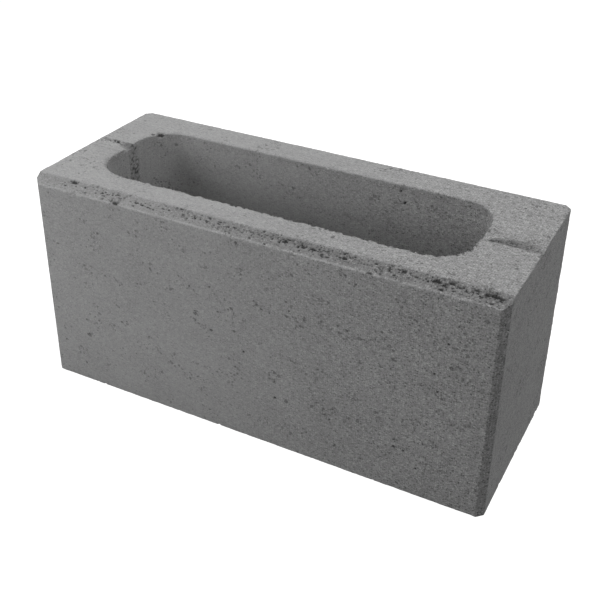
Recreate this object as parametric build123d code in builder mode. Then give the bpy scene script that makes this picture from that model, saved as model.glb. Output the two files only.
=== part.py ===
from build123d import *
import os
from math import atan2, degrees

# A hollow concrete block, dry cast in one piece and standing on its bottom bed.
# +X runs along its length and +Y from its chamfered front face to its back.
# The origin is in the middle of the bottom bed, and lengths are in millimetres.

# Outside of the block
block_length = 400
block_depth = 160
block_height = 190

# Walls round the core, as thick as they are on the top bed
left_web = 33
right_web = 47
front_shell = 35
back_shell = 29

# The core narrows downwards, so that the mould's bar draws out at the top
core_corner_radius = 30
core_draft = 2

# An open chamfer along the front of the top bed, and a small one on each upright corner
front_chamfer_depth = 10
front_chamfer_height = 6.5
corner_chamfer = 5

# The trough that the mould's bar leaves across both webs
trough_width = 17
trough_floor_width = 9
trough_depth = 3
trough_root_radius = 2

# The rounding round the mouth of the core and along the troughs
soft_edge = 1

# How far a cut runs past the face that it opens
cut_overrun = 10

core_length = block_length - left_web - right_web
core_width = block_depth - front_shell - back_shell
core_x = (left_web - right_web) / 2
core_y = (front_shell - back_shell) / 2
core_lean = degrees(atan2(core_draft, block_height))
chamfer_top_y = front_chamfer_depth - block_depth / 2
trough_floor_z = block_height - trough_depth

top_bed = Plane.XY.offset(block_height)
across_webs = Plane(origin=(0, core_y, block_height), x_dir=(0, 1, 0), z_dir=(1, 0, 0))
chamfer_face = Plane(
    origin=(0, chamfer_top_y, block_height),
    x_dir=(1, 0, 0),
    z_dir=(0, -front_chamfer_height, front_chamfer_depth),
)


def is_soft(edge):
    """Tells whether an edge of the core's mouth or of a trough is one that the cast leaves round."""
    middle = edge.bounding_box().center()
    inside_length = abs(middle.X) < block_length / 2 - corner_chamfer
    inside_depth = chamfer_top_y < middle.Y < block_depth / 2 - corner_chamfer
    lowest = edge.bounding_box().min.Z
    in_bed = lowest > block_height - soft_edge / 2
    at_mouth = lowest > trough_floor_z - soft_edge / 2 and edge.bounding_box().size.Y > 0
    return inside_length and inside_depth and (in_bed or at_mouth)


with BuildPart() as concrete_block:
    # The outside, with its upright corners taken off
    with BuildSketch():
        Rectangle(block_length, block_depth)
        chamfer(vertices(), length=corner_chamfer)
    extrude(amount=block_height)

    # The open chamfer runs the whole length, through both front corners
    split(bisect_by=chamfer_face, keep=Keep.BOTTOM)

    # The core goes right through and leans in on all sides
    with BuildSketch(top_bed):
        with Locations((core_x, core_y)):
            RectangleRounded(core_length, core_width, core_corner_radius)
    extrude(amount=-(block_height + cut_overrun), taper=core_lean, mode=Mode.SUBTRACT)

    # One cut makes the troughs in both webs, because the bar crossed them in one line
    with BuildSketch(across_webs) as trough:
        with BuildLine():
            Polyline(
                (-trough_width / 2, cut_overrun),
                (-trough_width / 2, 0),
                (-trough_floor_width / 2, -trough_depth),
                (trough_floor_width / 2, -trough_depth),
                (trough_width / 2, 0),
                (trough_width / 2, cut_overrun),
                close=True,
            )
        make_face()
        fillet(trough.vertices().group_by(Axis.Y)[0], radius=trough_root_radius)
    extrude(amount=block_length / 2 + cut_overrun, both=True, mode=Mode.SUBTRACT)

    # The mouth of the core and the troughs are softened in one go, so that they meet cleanly
    fillet(concrete_block.edges().filter_by(is_soft), radius=soft_edge)

concrete_block.part.label = "concrete_block"

os.makedirs("parts", exist_ok=True)
export_step(concrete_block.part, "parts/concrete_block.step")
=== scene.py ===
import math
import random
import bmesh
import bpy
from mathutils import Matrix, Vector, kdtree, noise


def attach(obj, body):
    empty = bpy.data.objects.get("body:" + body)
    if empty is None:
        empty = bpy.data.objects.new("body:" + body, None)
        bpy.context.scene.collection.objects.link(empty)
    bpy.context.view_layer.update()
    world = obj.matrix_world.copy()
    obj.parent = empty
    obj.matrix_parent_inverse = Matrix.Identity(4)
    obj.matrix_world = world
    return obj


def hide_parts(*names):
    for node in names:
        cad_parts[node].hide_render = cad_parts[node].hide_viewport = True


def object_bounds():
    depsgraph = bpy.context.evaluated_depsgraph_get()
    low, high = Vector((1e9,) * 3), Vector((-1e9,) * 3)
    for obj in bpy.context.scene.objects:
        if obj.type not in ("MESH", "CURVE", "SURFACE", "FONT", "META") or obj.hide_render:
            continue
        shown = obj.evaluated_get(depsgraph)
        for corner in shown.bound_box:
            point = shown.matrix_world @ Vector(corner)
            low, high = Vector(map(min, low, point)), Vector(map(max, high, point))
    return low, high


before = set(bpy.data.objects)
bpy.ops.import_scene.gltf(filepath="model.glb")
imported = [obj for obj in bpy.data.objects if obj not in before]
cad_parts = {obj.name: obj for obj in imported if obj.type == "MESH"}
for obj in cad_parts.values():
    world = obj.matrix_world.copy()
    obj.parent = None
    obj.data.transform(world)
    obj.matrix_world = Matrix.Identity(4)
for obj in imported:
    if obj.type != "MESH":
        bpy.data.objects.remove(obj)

cadLow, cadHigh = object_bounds()
scene = bpy.context.scene
mm = 0.001

# The camera stands in front of the block's right-hand end and looks down on it
cameraSetup = {
    "imageSide": 616,                       # the photo's side, in pixels
    "sensor": 36.0,
    "focalPixels": 984.6,
    "place": (326.9, -620.8, 532.6),        # mm
    "forward": (-0.38788, 0.78155, -0.48860),
    "right": (0.89076, 0.45406, 0.01916),   # the photo leans a little
    "shift": (-0.015, -0.10),               # the photo is a crop, so the lens's axis isn't in its middle
}


def makeCamera(setup):
    data = bpy.data.cameras.new("Camera")
    data.sensor_width = setup["sensor"]
    data.lens = setup["focalPixels"] * setup["sensor"] / setup["imageSide"]
    data.shift_x = setup["shift"][0]
    data.shift_y = setup["shift"][1]
    data.clip_start = 0.01
    data.clip_end = 50.0
    forward = Vector(setup["forward"]).normalized()
    right = Vector(setup["right"])
    right = (right - forward * right.dot(forward)).normalized()
    turn = Matrix((right, right.cross(forward), -forward)).transposed().to_4x4()
    camera = bpy.data.objects.new("Camera", data)
    camera.matrix_world = Matrix.Translation(Vector(setup["place"]) * mm) @ turn
    scene.collection.objects.link(camera)
    scene.camera = camera


makeCamera(cameraSetup)
scene.view_settings.view_transform = "Standard"
print("camera placed")


class Wire:
    # A socket that carries a value, so that shader maths reads as a sum
    def __init__(self, sheet, plug):
        self.sheet = sheet
        self.plug = plug

    def math(self, operation, *values):
        return self.sheet.node("Math", {"operation": operation}, dict(enumerate(values)))

    def __add__(self, other):
        return self.math("ADD", self, other)

    def __radd__(self, other):
        return self.math("ADD", other, self)

    def __sub__(self, other):
        return self.math("SUBTRACT", self, other)

    def __rsub__(self, other):
        return self.math("SUBTRACT", other, self)

    def __mul__(self, other):
        return self.math("MULTIPLY", self, other)

    def __rmul__(self, other):
        return self.math("MULTIPLY", other, self)

    def atLeast(self, other):
        return self.math("MAXIMUM", self, other)

    def ramp(self, start, end):
        # 0 at start and 1 at end, and smooth between them
        steps = {"Value": self, "From Min": start, "From Max": end}
        return self.sheet.node("MapRange", {"interpolation_type": "SMOOTHSTEP"}, steps)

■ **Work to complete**
Extract exactly and only the lines above from the line containing "# The mouth" through the line containing "before = set(bpy.data.objects)", both end lines included.

■ **Task response**
    # The mouth of the core and the troughs are softened in one go, so that they meet cleanly
    fillet(concrete_block.edges().filter_by(is_soft), radius=soft_edge)

concrete_block.part.label = "concrete_block"

os.makedirs("parts", exist_ok=True)
export_step(concrete_block.part, "parts/concrete_block.step")
=== scene.py ===
import math
import random
import bmesh
import bpy
from mathutils import Matrix, Vector, kdtree, noise


def attach(obj, body):
    empty = bpy.data.objects.get("body:" + body)
    if empty is None:
        empty = bpy.data.objects.new("body:" + body, None)
        bpy.context.scene.collection.objects.link(empty)
    bpy.context.view_layer.update()
    world = obj.matrix_world.copy()
    obj.parent = empty
    obj.matrix_parent_inverse = Matrix.Identity(4)
    obj.matrix_world = world
    return obj


def hide_parts(*names):
    for node in names:
        cad_parts[node].hide_render = cad_parts[node].hide_viewport = True


def object_bounds():
    depsgraph = bpy.context.evaluated_depsgraph_get()
    low, high = Vector((1e9,) * 3), Vector((-1e9,) * 3)
    for obj in bpy.context.scene.objects:
        if obj.type not in ("MESH", "CURVE", "SURFACE", "FONT", "META") or obj.hide_render:
            continue
        shown = obj.evaluated_get(depsgraph)
        for corner in shown.bound_box:
            point = shown.matrix_world @ Vector(corner)
            low, high = Vector(map(min, low, point)), Vector(map(max, high, point))
    return low, high


before = set(bpy.data.objects)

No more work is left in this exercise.